What you are asked to do: Your task is to copy every line of this material exactly.

Dataset section:

+++++

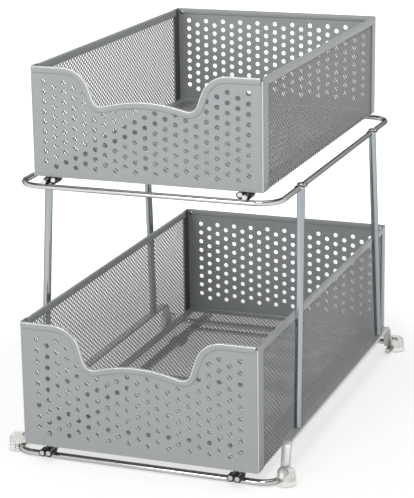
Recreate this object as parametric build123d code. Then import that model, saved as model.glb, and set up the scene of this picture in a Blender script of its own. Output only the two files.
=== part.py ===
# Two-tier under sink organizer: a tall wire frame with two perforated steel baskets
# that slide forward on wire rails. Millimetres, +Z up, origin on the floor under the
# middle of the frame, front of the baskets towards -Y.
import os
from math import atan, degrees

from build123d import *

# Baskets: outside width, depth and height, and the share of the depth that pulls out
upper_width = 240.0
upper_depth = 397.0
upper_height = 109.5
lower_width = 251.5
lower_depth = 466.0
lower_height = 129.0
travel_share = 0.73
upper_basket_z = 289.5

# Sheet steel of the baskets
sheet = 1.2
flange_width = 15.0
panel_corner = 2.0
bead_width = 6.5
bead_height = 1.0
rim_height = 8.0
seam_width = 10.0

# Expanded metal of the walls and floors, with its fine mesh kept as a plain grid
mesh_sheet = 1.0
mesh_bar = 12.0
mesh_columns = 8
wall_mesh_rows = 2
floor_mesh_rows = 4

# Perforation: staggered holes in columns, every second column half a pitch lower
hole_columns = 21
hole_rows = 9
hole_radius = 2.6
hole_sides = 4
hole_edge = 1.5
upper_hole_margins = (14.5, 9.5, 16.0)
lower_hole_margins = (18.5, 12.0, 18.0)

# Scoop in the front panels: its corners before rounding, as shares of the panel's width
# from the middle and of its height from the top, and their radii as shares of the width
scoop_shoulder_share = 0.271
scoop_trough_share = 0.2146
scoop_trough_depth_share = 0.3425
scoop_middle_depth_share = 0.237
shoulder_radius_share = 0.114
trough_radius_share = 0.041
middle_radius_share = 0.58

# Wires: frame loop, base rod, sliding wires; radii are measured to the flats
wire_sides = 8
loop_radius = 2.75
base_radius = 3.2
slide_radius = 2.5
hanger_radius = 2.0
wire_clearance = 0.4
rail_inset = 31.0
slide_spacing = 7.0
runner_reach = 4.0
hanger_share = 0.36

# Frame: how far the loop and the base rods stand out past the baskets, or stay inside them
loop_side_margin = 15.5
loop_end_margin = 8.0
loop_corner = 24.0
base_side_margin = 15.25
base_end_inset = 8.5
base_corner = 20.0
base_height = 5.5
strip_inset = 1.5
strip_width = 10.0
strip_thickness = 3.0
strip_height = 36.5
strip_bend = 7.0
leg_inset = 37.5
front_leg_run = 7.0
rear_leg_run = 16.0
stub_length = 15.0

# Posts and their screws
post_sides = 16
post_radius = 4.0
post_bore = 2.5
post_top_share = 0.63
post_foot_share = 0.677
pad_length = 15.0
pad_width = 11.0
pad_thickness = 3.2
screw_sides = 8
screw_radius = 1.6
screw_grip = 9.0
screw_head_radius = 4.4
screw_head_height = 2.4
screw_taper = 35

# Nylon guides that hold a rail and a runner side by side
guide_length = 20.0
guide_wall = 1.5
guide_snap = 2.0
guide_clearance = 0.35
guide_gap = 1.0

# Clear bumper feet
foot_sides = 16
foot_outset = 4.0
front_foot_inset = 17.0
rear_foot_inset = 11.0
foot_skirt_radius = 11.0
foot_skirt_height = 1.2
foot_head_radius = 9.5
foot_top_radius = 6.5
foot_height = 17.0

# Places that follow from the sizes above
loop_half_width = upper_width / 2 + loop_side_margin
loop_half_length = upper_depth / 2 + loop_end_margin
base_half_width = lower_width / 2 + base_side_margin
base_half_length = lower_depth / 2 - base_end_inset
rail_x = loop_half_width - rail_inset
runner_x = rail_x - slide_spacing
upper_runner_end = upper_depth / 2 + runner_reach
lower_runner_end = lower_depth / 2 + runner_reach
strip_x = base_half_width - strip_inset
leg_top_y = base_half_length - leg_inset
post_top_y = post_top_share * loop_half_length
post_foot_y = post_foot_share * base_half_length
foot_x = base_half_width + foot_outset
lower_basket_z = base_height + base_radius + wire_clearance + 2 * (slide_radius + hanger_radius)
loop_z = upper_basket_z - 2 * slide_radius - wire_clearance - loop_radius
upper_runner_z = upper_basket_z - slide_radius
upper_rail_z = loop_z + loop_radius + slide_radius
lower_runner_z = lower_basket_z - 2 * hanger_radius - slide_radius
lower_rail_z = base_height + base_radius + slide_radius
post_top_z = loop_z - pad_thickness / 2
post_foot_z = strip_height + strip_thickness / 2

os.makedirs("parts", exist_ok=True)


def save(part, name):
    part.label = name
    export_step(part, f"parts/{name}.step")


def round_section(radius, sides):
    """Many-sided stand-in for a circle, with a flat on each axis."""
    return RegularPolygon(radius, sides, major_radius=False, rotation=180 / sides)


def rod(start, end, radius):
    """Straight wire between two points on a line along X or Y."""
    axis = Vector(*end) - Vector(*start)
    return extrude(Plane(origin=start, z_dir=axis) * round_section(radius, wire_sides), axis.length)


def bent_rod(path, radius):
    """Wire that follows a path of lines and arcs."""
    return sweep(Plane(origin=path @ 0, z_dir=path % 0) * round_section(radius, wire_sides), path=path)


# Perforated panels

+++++

Answer to the task:
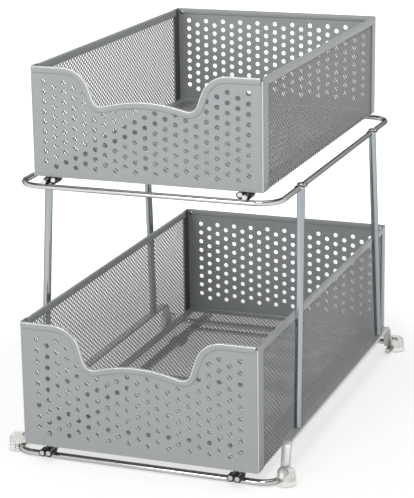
Recreate this object as parametric build123d code. Then import that model, saved as model.glb, and set up the scene of this picture in a Blender script of its own. Output only the two files.
=== part.py ===
# Two-tier under sink organizer: a tall wire frame with two perforated steel baskets
# that slide forward on wire rails. Millimetres, +Z up, origin on the floor under the
# middle of the frame, front of the baskets towards -Y.
import os
from math import atan, degrees

from build123d import *

# Baskets: outside width, depth and height, and the share of the depth that pulls out
upper_width = 240.0
upper_depth = 397.0
upper_height = 109.5
lower_width = 251.5
lower_depth = 466.0
lower_height = 129.0
travel_share = 0.73
upper_basket_z = 289.5

# Sheet steel of the baskets
sheet = 1.2
flange_width = 15.0
panel_corner = 2.0
bead_width = 6.5
bead_height = 1.0
rim_height = 8.0
seam_width = 10.0

# Expanded metal of the walls and floors, with its fine mesh kept as a plain grid
mesh_sheet = 1.0
mesh_bar = 12.0
mesh_columns = 8
wall_mesh_rows = 2
floor_mesh_rows = 4

# Perforation: staggered holes in columns, every second column half a pitch lower
hole_columns = 21
hole_rows = 9
hole_radius = 2.6
hole_sides = 4
hole_edge = 1.5
upper_hole_margins = (14.5, 9.5, 16.0)
lower_hole_margins = (18.5, 12.0, 18.0)

# Scoop in the front panels: its corners before rounding, as shares of the panel's width
# from the middle and of its height from the top, and their radii as shares of the width
scoop_shoulder_share = 0.271
scoop_trough_share = 0.2146
scoop_trough_depth_share = 0.3425
scoop_middle_depth_share = 0.237
shoulder_radius_share = 0.114
trough_radius_share = 0.041
middle_radius_share = 0.58

# Wires: frame loop, base rod, sliding wires; radii are measured to the flats
wire_sides = 8
loop_radius = 2.75
base_radius = 3.2
slide_radius = 2.5
hanger_radius = 2.0
wire_clearance = 0.4
rail_inset = 31.0
slide_spacing = 7.0
runner_reach = 4.0
hanger_share = 0.36

# Frame: how far the loop and the base rods stand out past the baskets, or stay inside them
loop_side_margin = 15.5
loop_end_margin = 8.0
loop_corner = 24.0
base_side_margin = 15.25
base_end_inset = 8.5
base_corner = 20.0
base_height = 5.5
strip_inset = 1.5
strip_width = 10.0
strip_thickness = 3.0
strip_height = 36.5
strip_bend = 7.0
leg_inset = 37.5
front_leg_run = 7.0
rear_leg_run = 16.0
stub_length = 15.0

# Posts and their screws
post_sides = 16
post_radius = 4.0
post_bore = 2.5
post_top_share = 0.63
post_foot_share = 0.677
pad_length = 15.0
pad_width = 11.0
pad_thickness = 3.2
screw_sides = 8
screw_radius = 1.6
screw_grip = 9.0
screw_head_radius = 4.4
screw_head_height = 2.4
screw_taper = 35

# Nylon guides that hold a rail and a runner side by side
guide_length = 20.0
guide_wall = 1.5
guide_snap = 2.0
guide_clearance = 0.35
guide_gap = 1.0

# Clear bumper feet
foot_sides = 16
foot_outset = 4.0
front_foot_inset = 17.0
rear_foot_inset = 11.0
foot_skirt_radius = 11.0
foot_skirt_height = 1.2
foot_head_radius = 9.5
foot_top_radius = 6.5
foot_height = 17.0

# Places that follow from the sizes above
loop_half_width = upper_width / 2 + loop_side_margin
loop_half_length = upper_depth / 2 + loop_end_margin
base_half_width = lower_width / 2 + base_side_margin
base_half_length = lower_depth / 2 - base_end_inset
rail_x = loop_half_width - rail_inset
runner_x = rail_x - slide_spacing
upper_runner_end = upper_depth / 2 + runner_reach
lower_runner_end = lower_depth / 2 + runner_reach
strip_x = base_half_width - strip_inset
leg_top_y = base_half_length - leg_inset
post_top_y = post_top_share * loop_half_length
post_foot_y = post_foot_share * base_half_length
foot_x = base_half_width + foot_outset
lower_basket_z = base_height + base_radius + wire_clearance + 2 * (slide_radius + hanger_radius)
loop_z = upper_basket_z - 2 * slide_radius - wire_clearance - loop_radius
upper_runner_z = upper_basket_z - slide_radius
upper_rail_z = loop_z + loop_radius + slide_radius
lower_runner_z = lower_basket_z - 2 * hanger_radius - slide_radius
lower_rail_z = base_height + base_radius + slide_radius
post_top_z = loop_z - pad_thickness / 2
post_foot_z = strip_height + strip_thickness / 2

os.makedirs("parts", exist_ok=True)


def save(part, name):
    part.label = name
    export_step(part, f"parts/{name}.step")


def round_section(radius, sides):
    """Many-sided stand-in for a circle, with a flat on each axis."""
    return RegularPolygon(radius, sides, major_radius=False, rotation=180 / sides)


def rod(start, end, radius):
    """Straight wire between two points on a line along X or Y."""
    axis = Vector(*end) - Vector(*start)
    return extrude(Plane(origin=start, z_dir=axis) * round_section(radius, wire_sides), axis.length)


def bent_rod(path, radius):
    """Wire that follows a path of lines and arcs."""
    return sweep(Plane(origin=path @ 0, z_dir=path % 0) * round_section(radius, wire_sides), path=path)


# Perforated panels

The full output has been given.